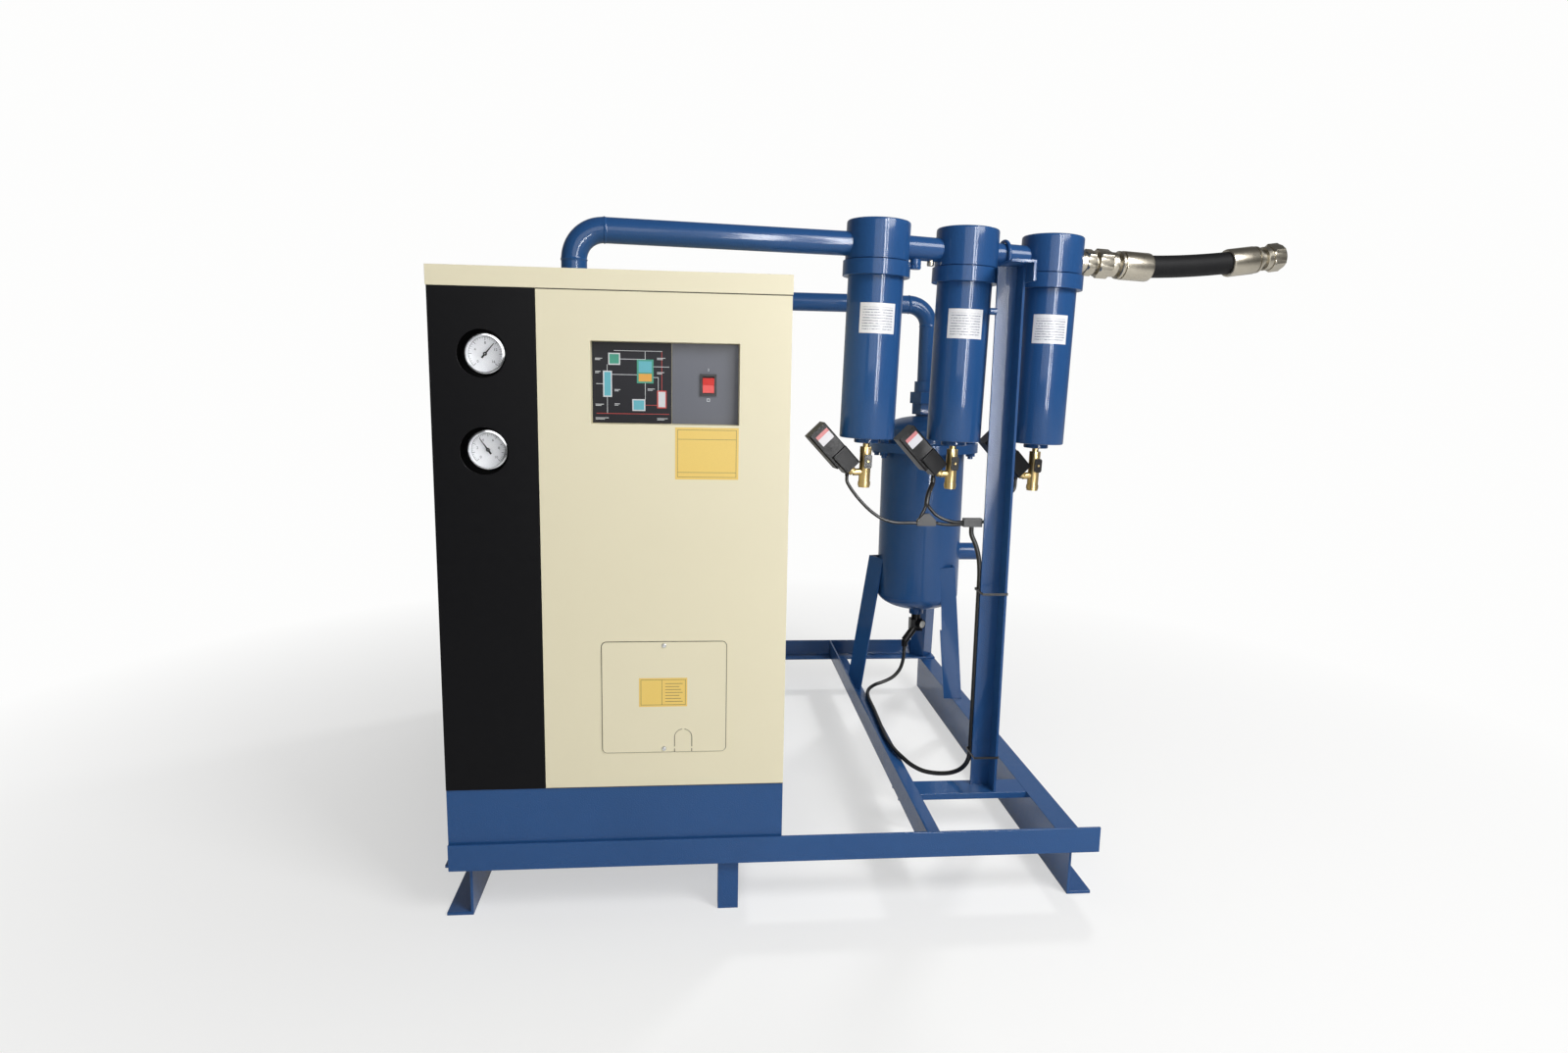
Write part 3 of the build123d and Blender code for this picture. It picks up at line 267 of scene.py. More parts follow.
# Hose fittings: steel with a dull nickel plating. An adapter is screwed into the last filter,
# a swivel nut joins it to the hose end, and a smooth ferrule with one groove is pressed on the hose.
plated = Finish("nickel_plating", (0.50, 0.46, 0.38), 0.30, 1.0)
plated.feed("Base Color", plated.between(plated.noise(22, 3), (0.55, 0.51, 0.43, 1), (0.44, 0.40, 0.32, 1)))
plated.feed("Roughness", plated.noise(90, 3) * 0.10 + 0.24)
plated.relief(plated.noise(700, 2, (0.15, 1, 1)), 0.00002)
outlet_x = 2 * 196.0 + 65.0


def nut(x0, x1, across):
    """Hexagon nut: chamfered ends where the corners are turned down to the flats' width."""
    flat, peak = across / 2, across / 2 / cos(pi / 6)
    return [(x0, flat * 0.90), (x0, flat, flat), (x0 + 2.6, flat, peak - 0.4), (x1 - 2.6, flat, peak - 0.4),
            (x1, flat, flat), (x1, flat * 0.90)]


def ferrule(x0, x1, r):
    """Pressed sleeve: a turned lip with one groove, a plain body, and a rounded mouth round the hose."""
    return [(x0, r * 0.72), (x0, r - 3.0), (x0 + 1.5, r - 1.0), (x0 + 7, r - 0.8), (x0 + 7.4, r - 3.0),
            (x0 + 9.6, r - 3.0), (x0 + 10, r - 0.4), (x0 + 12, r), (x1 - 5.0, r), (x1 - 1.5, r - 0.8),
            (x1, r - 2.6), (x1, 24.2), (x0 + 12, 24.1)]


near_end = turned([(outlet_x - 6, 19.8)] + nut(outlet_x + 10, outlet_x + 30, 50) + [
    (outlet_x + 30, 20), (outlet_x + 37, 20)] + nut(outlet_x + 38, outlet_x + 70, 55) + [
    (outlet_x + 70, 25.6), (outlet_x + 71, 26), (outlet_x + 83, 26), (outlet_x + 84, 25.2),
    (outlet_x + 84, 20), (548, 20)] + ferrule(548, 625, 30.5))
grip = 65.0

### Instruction
From the preceding material, extract every line exactly.

### Full solution
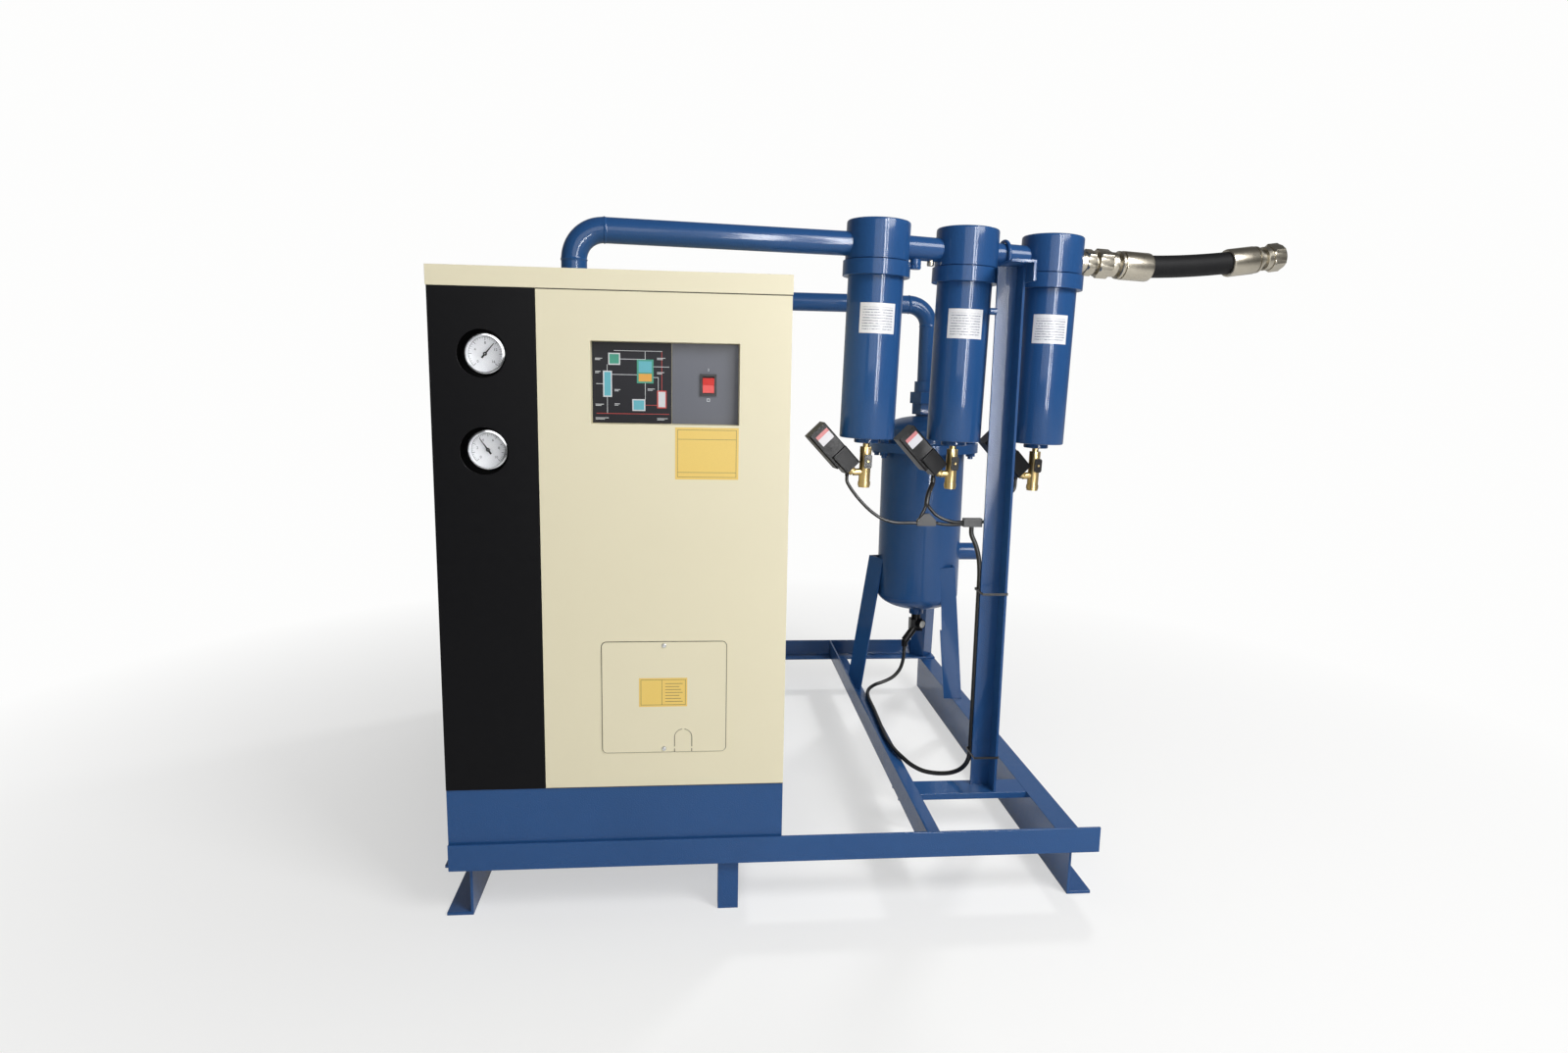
Write part 3 of the build123d and Blender code for this picture. It picks up at line 267 of scene.py. More parts follow.
# Hose fittings: steel with a dull nickel plating. An adapter is screwed into the last filter,
# a swivel nut joins it to the hose end, and a smooth ferrule with one groove is pressed on the hose.
plated = Finish("nickel_plating", (0.50, 0.46, 0.38), 0.30, 1.0)
plated.feed("Base Color", plated.between(plated.noise(22, 3), (0.55, 0.51, 0.43, 1), (0.44, 0.40, 0.32, 1)))
plated.feed("Roughness", plated.noise(90, 3) * 0.10 + 0.24)
plated.relief(plated.noise(700, 2, (0.15, 1, 1)), 0.00002)
outlet_x = 2 * 196.0 + 65.0


def nut(x0, x1, across):
    """Hexagon nut: chamfered ends where the corners are turned down to the flats' width."""
    flat, peak = across / 2, across / 2 / cos(pi / 6)
    return [(x0, flat * 0.90), (x0, flat, flat), (x0 + 2.6, flat, peak - 0.4), (x1 - 2.6, flat, peak - 0.4),
            (x1, flat, flat), (x1, flat * 0.90)]


def ferrule(x0, x1, r):
    """Pressed sleeve: a turned lip with one groove, a plain body, and a rounded mouth round the hose."""
    return [(x0, r * 0.72), (x0, r - 3.0), (x0 + 1.5, r - 1.0), (x0 + 7, r - 0.8), (x0 + 7.4, r - 3.0),
            (x0 + 9.6, r - 3.0), (x0 + 10, r - 0.4), (x0 + 12, r), (x1 - 5.0, r), (x1 - 1.5, r - 0.8),
            (x1, r - 2.6), (x1, 24.2), (x0 + 12, 24.1)]


near_end = turned([(outlet_x - 6, 19.8)] + nut(outlet_x + 10, outlet_x + 30, 50) + [
    (outlet_x + 30, 20), (outlet_x + 37, 20)] + nut(outlet_x + 38, outlet_x + 70, 55) + [
    (outlet_x + 70, 25.6), (outlet_x + 71, 26), (outlet_x + 83, 26), (outlet_x + 84, 25.2),
    (outlet_x + 84, 20), (548, 20)] + ferrule(548, 625, 30.5))
grip = 65.0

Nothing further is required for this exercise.